Aodhan O Riordan of the Labour Party, the Minister for Drugs in 2015, proposed the idea of injection centres that have been used to great success in Portugal, Holland and Germany. He was quoted at the time in media outlets as saying that Ireland needs to undergo a “cultural shift” in our attitudes to drug addiction. O Riordan advocated a shift from criminalisation to harm reduction. Instead of locking up drug addicts the state should adopt a hands-on compassionate approach which will in turn alleviate the anti-social problems associated with indiscriminate drug use. Safe spaces where users can even bring their own heroin into fully serviced legal injection centres offered a novel and effective approach to our drugs problem, he suggested.

O Riordan subsequently lost his Dail seat, an electoral failure that may be in part explained by his stance as well as the Labour Party’s overall meltdown that year. The current Minister of State for the National Drugs Strategy, Catherine Byrne, has supported O Riordan’s policy proposals. In 2017 she indicated that legislation to decriminalize heroin, cocaine and cannabis for personal use could be in place by 2019. The legislation for injection centres has been passed yet a pilot programme for the first injection centre was held up by Dublin City Council citing planning permission issues following representations by concerned community and business groups who clearly do not want to see such injection centres in their locality.

Activation of the legislation and a roll out of nationwide injection centres remains in limbo amidst cries of Nimbyism.All available evidence supports the move towards injection centres.
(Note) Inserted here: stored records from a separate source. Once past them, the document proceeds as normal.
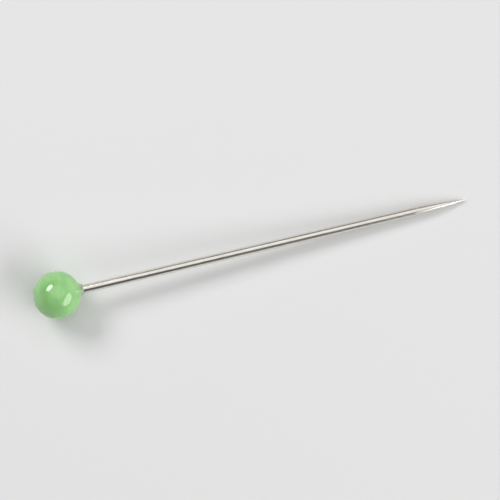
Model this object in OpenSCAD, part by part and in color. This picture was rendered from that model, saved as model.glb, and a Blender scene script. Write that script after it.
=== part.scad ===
// Glass-headed straight pin for sewing, lying as it comes to rest.
// A drawn steel wire, ground to a long rounded point, with a ball of
// glass melted round its blunt end.
// All sizes are in millimetres, all angles in degrees.

/* [Shaft] */
// Length of the whole pin, from the crown of the head to the point
overall_length = 30; // [26:0.5:38]
// Diameter of the drawn wire
wire_diameter = 0.6; // [0.45:0.01:0.72]
// Length of the ground point, from the straight wire to its end
point_length = 3.6; // [2.8:0.1:4.6]
// Radius of the rounded end of the point
point_radius = 0.03; // [0.02:0.005:0.05]
// Rounding on the edge of the cut end that sits in the glass
seat_rounding = 0.08; // [0.05:0.01:0.1]

/* [Head] */
// Diameter of the glass ball
head_diameter = 3.24; // [2.6:0.02:4]
// Glass between the seated end of the wire and the crown of the ball
crown_glass = 0.72; // [0.5:0.02:1]
// Radius of the hollow curve from the ball down to the neck
neck_hollow = 0.25; // [0.15:0.01:0.4]
// Thickness of the glass lip where the neck ends on the wire
neck_lip = 0.05; // [0.03:0.005:0.08]

/* [Hidden] */
$fn = 96;

// Heights are measured along the shaft's axis, from the middle of the ball
// towards the point.
wire_radius = wire_diameter / 2;
head_radius = head_diameter / 2;
seat_height = crown_glass - head_radius;
point_height = overall_length - head_radius;
point_centre = point_height - point_radius;
taper_start = point_height - point_length;

// The point is an ogive: one arc that leaves the straight wire without a
// corner and runs into the rounded end without a corner. Its radius is
// rounded down to a micrometre.
ogive_run = point_centre - taper_start;
ogive_exact = (ogive_run * ogive_run + wire_radius * wire_radius - point_radius * point_radius)
    / (2 * (wire_radius - point_radius));
ogive_radius = floor(ogive_exact * 1000) / 1000;
ogive_offset = ogive_radius - wire_radius;
ogive_facets = 1440;

// The neck is a hollow arc that leaves the ball without a corner and ends
// upright on the lip. Its height is rounded down to a tenth of a micrometre,
// so the arc and the ball always meet.
neck_radius = wire_radius + neck_lip;
hollow_centre = neck_radius + neck_hollow;
hollow_exact = sqrt(pow(head_radius + neck_hollow, 2) - pow(hollow_centre, 2));
hollow_height = floor(hollow_exact * 10000) / 10000;

// Lying pin: the ball and the flank of the ogive touch the same flat surface.
rest_tilt = atan2(ogive_offset, taper_start)
    - asin((ogive_radius - head_radius) / sqrt(pow(taper_start, 2) + pow(ogive_offset, 2)));
head_position = (head_radius - point_centre * cos(rest_tilt) - point_radius) / 2;

// Half of a disc, on the side that is turned about the axis.
module half_disc(radius) {
    intersection() {
        circle(radius);
        translate([0, -radius])
            square([radius, 2 * radius]);
    }
}

// Half section of the straight wire with its rounded seated end.
module wire_outline() {
    translate([0, seat_height + seat_rounding])
        square([wire_radius, taper_start - seat_height - seat_rounding]);
    translate([0, seat_height])
        square([wire_radius - seat_rounding, 2 * seat_rounding]);
    translate([wire_radius - seat_rounding, seat_height + seat_rounding])
        circle(seat_rounding);
}

// Half section of the ground point.
module point_outline() {
    intersection() {
        translate([-ogive_offset, taper_start])
            circle(ogive_radius, $fn = ogive_facets);
        polygon([
            [0, taper_start],
            [wire_radius, taper_start],
            [wire_radius, point_centre + wire_radius * ogive_run / ogive_offset],
            [0, point_centre]
        ]);
    }
    translate([0, point_centre])
        half_disc(point_radius);
}

// Half section of the whole shaft.
module shaft_outline() {
    wire_outline();
    point_outline();
}

// Half section of the neck, with its rounded lip. The slanted side of the
// wedge runs from the middle of the ball to the middle of the hollow, through
// the point where the two arcs touch.
module neck_outline() {
    difference() {
        polygon([
            [0, 0],
            [hollow_centre, hollow_height],
            [0, hollow_height]
        ]);
        translate([hollow_centre, hollow_height])
            circle(neck_hollow);
    }
    translate([wire_radius, hollow_height])
        circle(neck_lip);
}

// Turns the upright pin over until it lies on its ball and its point.
module at_rest() {
    translate([head_position, 0, head_radius])
        rotate([0, 90 + rest_tilt, 0])
            children();
}

// Drawn and ground steel wire.
module steel_shaft() {
    color([0.83, 0.82, 0.8])
        at_rest()
            rotate_extrude()
                shaft_outline();
}

// Glass ball with its neck, hollow where the wire sits.
module glass_head() {
    color([0.57, 0.77, 0.51])
        at_rest()
            rotate_extrude()
                difference() {
                    union() {
                        half_disc(head_radius);
                        neck_outline();
                    }
                    shaft_outline();
                }
}

steel_shaft();
glass_head();
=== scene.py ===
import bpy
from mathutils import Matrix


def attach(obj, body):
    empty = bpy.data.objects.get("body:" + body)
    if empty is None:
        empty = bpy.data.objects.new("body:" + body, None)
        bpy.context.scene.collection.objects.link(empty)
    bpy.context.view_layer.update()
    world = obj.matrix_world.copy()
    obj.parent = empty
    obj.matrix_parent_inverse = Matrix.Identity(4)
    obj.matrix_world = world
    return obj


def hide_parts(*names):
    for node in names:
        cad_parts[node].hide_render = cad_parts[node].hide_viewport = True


bl_info = {
    "name": "Glass-headed sewing pin",
    "version": (1, 0, 0),
    "blender": (4, 5, 0),
    "location": "3D View > Sidebar > Sewing pin",
    "description": "Models a straight pin with a fused glass head, its finishes and a small studio",
    "category": "Object",
}

from itertools import pairwise
from math import asin, atan2, cos, pi, radians, sin, sqrt
from typing import NamedTuple

import bmesh
import bpy
from bpy.props import FloatProperty, FloatVectorProperty, IntProperty, PointerProperty
from bpy.types import Operator, Panel, PropertyGroup
from mathutils import Euler, Matrix, Quaternion, Vector

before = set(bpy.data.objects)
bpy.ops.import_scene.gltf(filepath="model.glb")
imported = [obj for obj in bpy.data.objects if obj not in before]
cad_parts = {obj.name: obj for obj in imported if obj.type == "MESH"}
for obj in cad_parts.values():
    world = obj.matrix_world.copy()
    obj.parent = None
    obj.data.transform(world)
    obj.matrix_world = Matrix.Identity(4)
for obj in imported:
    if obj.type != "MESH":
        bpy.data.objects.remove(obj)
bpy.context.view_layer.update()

MM = 0.001

# Faces along each arc of the half section
SEAT_STEPS = 6
OGIVE_STEPS = 40
POINT_STEPS = 8
HOLLOW_STEPS = 18
LIP_STEPS = 8

# Faces that meet at less than this angle are shaded as one smooth surface
SMOOTH_ANGLE = radians(40)

# How far apart two points may be and still lie on the same cut
CUT_TOLERANCE = 1e-6 * MM
RIM_TOLERANCE = 1e-4 * MM

# A Mix node's sockets for colours, which share their names with its other sockets
FIRST_COLOUR = 6
SECOND_COLOUR = 7
MIXED_COLOUR = 2

# Sizes, colours, gloss and studio levels that a user would change


class PinSizes(PropertyGroup):
    """Sizes of the pin, as in its construction"""

    overall_length: FloatProperty(
        name="Overall length",
        description="From the crown of the head to the end of the point",
        default=30 * MM,
        unit="LENGTH",
        precision=5,
    )
    wire_diameter: FloatProperty(
        name="Wire diameter",
        description="Diameter of the drawn steel wire",
        default=0.6 * MM,
        unit="LENGTH",
        precision=5,
    )
    point_length: FloatProperty(
        name="Point length",
        description="Length of the ground point, from the straight wire to its end",
        default=3.6 * MM,
        unit="LENGTH",
        precision=5,
    )
    point_radius: FloatProperty(
        name="Point radius",
        description="Radius of the rounded end of the point",
        default=0.03 * MM,
        unit="LENGTH",
        precision=6,
    )
    seat_rounding: FloatProperty(
        name="Seat rounding",
        description="Rounding on the cut end that sits in the glass",
        default=0.08 * MM,
        unit="LENGTH",
        precision=6,
    )
    head_diameter: FloatProperty(
        name="Head diameter",
        description="Diameter of the glass ball",
        default=3.24 * MM,
        unit="LENGTH",
        precision=5,
    )
    crown_glass: FloatProperty(
        name="Crown glass",
        description="Glass between the seated end of the wire and the crown",
        default=0.72 * MM,
        unit="LENGTH",
        precision=5,
    )
    neck_hollow: FloatProperty(
        name="Neck hollow",
        description="Radius of the hollow curve from the ball down to the neck",
        default=0.25 * MM,
        unit="LENGTH",
        precision=5,
    )
    neck_lip: FloatProperty(
        name="Neck lip",
        description="Thickness of the glass lip where the neck ends on the wire",
        default=0.05 * MM,
        unit="LENGTH",
        precision=6,
    )
    sides: IntProperty(
        name="Sides",
        description="Faces round the wire and the ball",
        default=128,
        min=24,
        max=256,
    )


class PinColours(PropertyGroup):
    """Colours of the pin and of the floor"""

    glass: FloatVectorProperty(
        name="Glass",
        description="Colour of the glass head",
        subtype="COLOR",
        default=(0.29, 0.56, 0.222),
        min=0,
        max=1,
    )
    steel: FloatVectorProperty(
        name="Steel",
        description="Colour of the plated steel",
        subtype="COLOR",
        default=(0.83, 0.803, 0.745),
        min=0,
        max=1,
    )
    floor: FloatVectorProperty(
        name="Floor",
        description="Colour of the floor under the pin",
        subtype="COLOR",
        default=(0.72, 0.72, 0.72),
        min=0,
        max=1,
    )


class PinGloss(PropertyGroup):
    """How smooth each surface is, and how light spreads in the glass"""

    wire_roughness: FloatProperty(
        name="Wire roughness",
        description="Roughness of the plated wire between its drawing lines",
        default=0.12,
        min=0,
        max=1,
    )
    point_roughness: FloatProperty(
        name="Point roughness",
        description="Roughness of the ground point between its grinding marks",
        default=0.2,
        min=0,
        max=1,
    )
    glass_roughness: FloatProperty(
        name="Glass roughness",
        description="Roughness of the glass where it is smoothest",
        default=0.05,
        min=0,
        max=1,
    )
    glow: FloatProperty(
        name="Glow",
        description="Share of the light that enters the glass and spreads in it",
        default=0.75,
        min=0,
        max=1,
    )
    glow_depth: FloatProperty(
        name="Glow depth",
        description="How far green light spreads in the glass",
        default=0.8 * MM,
        unit="LENGTH",
        precision=5,
    )


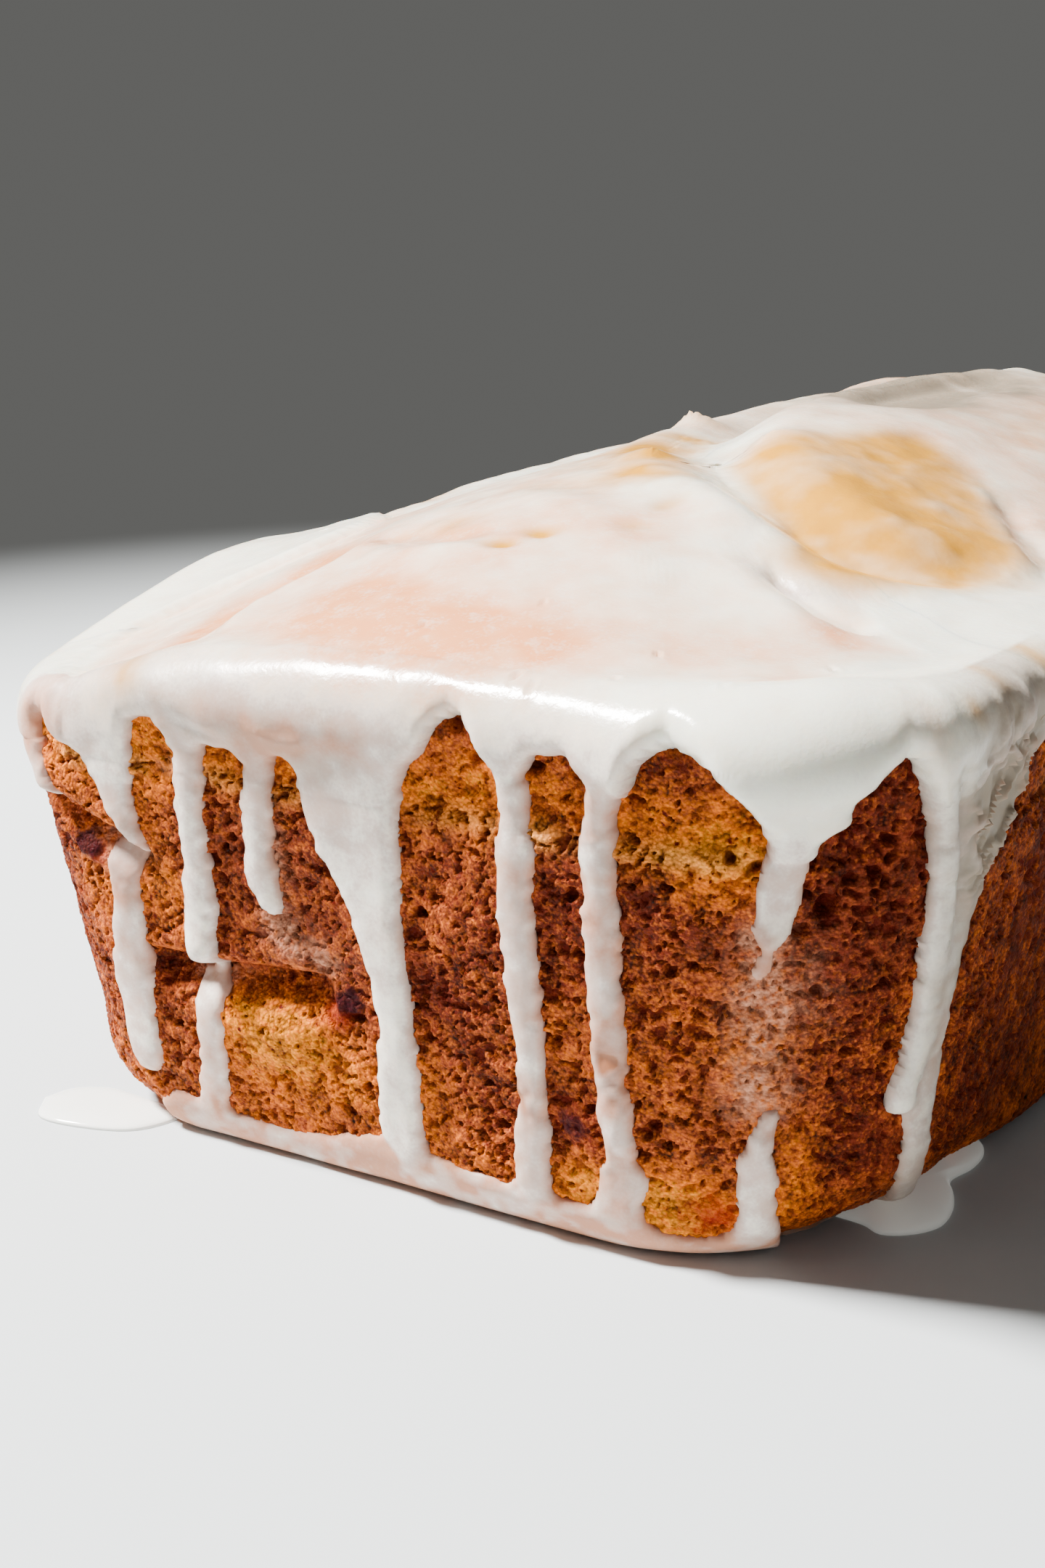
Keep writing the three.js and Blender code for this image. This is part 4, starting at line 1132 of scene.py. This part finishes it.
# Where the coat swells over the front rim: s, z, spread along, spread up, and how much.
RIM_SWELL = (
    (46, 51.2, 11, 4.2, 2.3), (46, 56.6, 11, 2.8, 1.7), (29, 54.2, 6, 2.8, 1.2),
    (69, 57.4, 9, 1.3, 0.9), (-2, 52, 6, 4, 0.3), (-20, 55, 22, 2.4, 1.1),
)
# In the same terms: where the crust's gold shows at the rim; painted shade that greys the coat under the
# rim, on the sheet and by the near corner, partly thin icing over the dark crust; and where it is more or
# less sheer than elsewhere, partly painted shade under the rim, and where negative, painted light that
# whitens the coat at the left and near corners.
WALL_GOLD = (
    (61.5, 57.4, 0.9, 0.5, 0.5), (67.5, 58.2, 1.1, 0.5, 0.5), (79, 58.6, 2, 0.8, 0.5),
    (-27.5, 54.3, 1.5, 0.8, 0.7),
)
WALL_PAINTED_SHADE = (
    (71, 49, 7, 7, 1.1), (66, 36, 3.5, 9, 0.6), (61, 28, 4, 14, 0.25), (59, 6, 4, 5, 0.4),
    (-24, 53, 11, 2.4, 0.35), (-4, 51, 6, 4, 0.2), (10, 58, 8, 1.6, 0.15),
)
WALL_SHEER_AND_SHADE = (
    (-14, 52.8, 9, 2.4, 0.6), (1, 53.6, 7, 2.2, 0.42), (-60, 46, 7, 12, -0.8), (46, 53, 8, 6, -0.3),
    (-40, 50, 4, 3, 0.5), (70, 49, 7, 8, 0.42), (-6, 47, 5, 5, 0.22), (-46.5, 48, 3.4, 6, 0.5),
    (-38, 31, 4, 3, 0.3), (24, 55, 5, 2, 0.25), (43.5, 46, 2.5, 3, 0.3),
)
# The sheet of icing at the right of the front end: where it starts and ends along the walk and
# up the wall, and its facets; then the ripples of the run beside it.
SHEET = dict(
    walk=((61, 64.5), (88, 80)), height=((36, 44), (58, 55)),
    slant=1.1, facet_width=1.9, facet_length=5.0, crest=0.5, slope=2.3, deepest=0.4,
)
RIPPLES = dict(s=60, spread=2.2, height=0.2)
# Heights from the rim between which the top's rules take over from the wall's.
TOP_BEGINS = (-7, 1.5)
# The top's ring, as a share of the rim's, where the swell over the rim has ended.
SWELL_ENDS = 0.9
# How much thinner the icing is where the crust is bare, how deep in the crust its edge lies, its
# least lift on the top, and the least and most of the crust's folds that it follows.
BARE_DEPTH, EDGE_DEPTH, LEAST_LIFT = 0.6, 0.25, 0.7
SKIN_RANGE = (-2.2, 1)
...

It seems however that most Irish people support a health-based approach to drug addiction… if those centres are not on their own doorstep.

In the classic HBO television series, The Wire, an inner-city Baltimore police chief effectively decriminalises drug use by moving drug abuse to specific derelict areas of the city under the passive supervision of police officers. The result is a decrease in drug related crimes and associated anti-social problems freeing up police officers to focus on traditional police work. The War on Drugs has failed utterly because it is in effect a War on the poor, the vulnerable, the marginalised and the oppressed and only by recognising the issue as a public health problem and not a criminal problem can the effects of drug addiction be tackled. The show’s fictional narrative-written and produced a former police officer and journalist- appears to be mirrored in real life cases. Portugal for example had an estimated 100,000 people addicted to hard drugs in 1999 with high numbers of deaths and overdoses related to addiction. A decade on the number of addicts had been halved while the number of drug overdoses had dropped to double figures after the country’s government opted to embrace the harm reduction approach and decriminalise personal drug use.

In Ireland, 72% of drug possession cases (12,201 arrests) were for personal drug use. There are approximately almost 19,000 opiate users in our country while people seeking help for cocaine use has increased by 32 per cent between 2016 and 2017 with 1500 cases recorded.

The shift from criminalisation to de-stigmatisation appears to be in effect amongst policy makers and the Irish public however progress moves at a snail’s pace. The issue is sensitive politically as O Riordan might attest. In our current binary, discordant and moronic political and ideological climate the wait for a full roll out of harm reduction policy and injection centres seems unlikely to come to fruition anytime soon especially with a general election looming as TD’s frantically attempt to shore up their base.

Fine Gael’s self-crafted PR image as the party of law and order is hardly commensurate with a truly modern mature and intelligent nationwide implantation of harm reduction drug policy. It is likely however that following the general election a stronger impetus for activation of holistic drug treatment will occur leading to reduced public safety concerns and a political success story.

The issue requires long term vision and implantation which is not conducive to the atmosphere of competition during the canvassing period.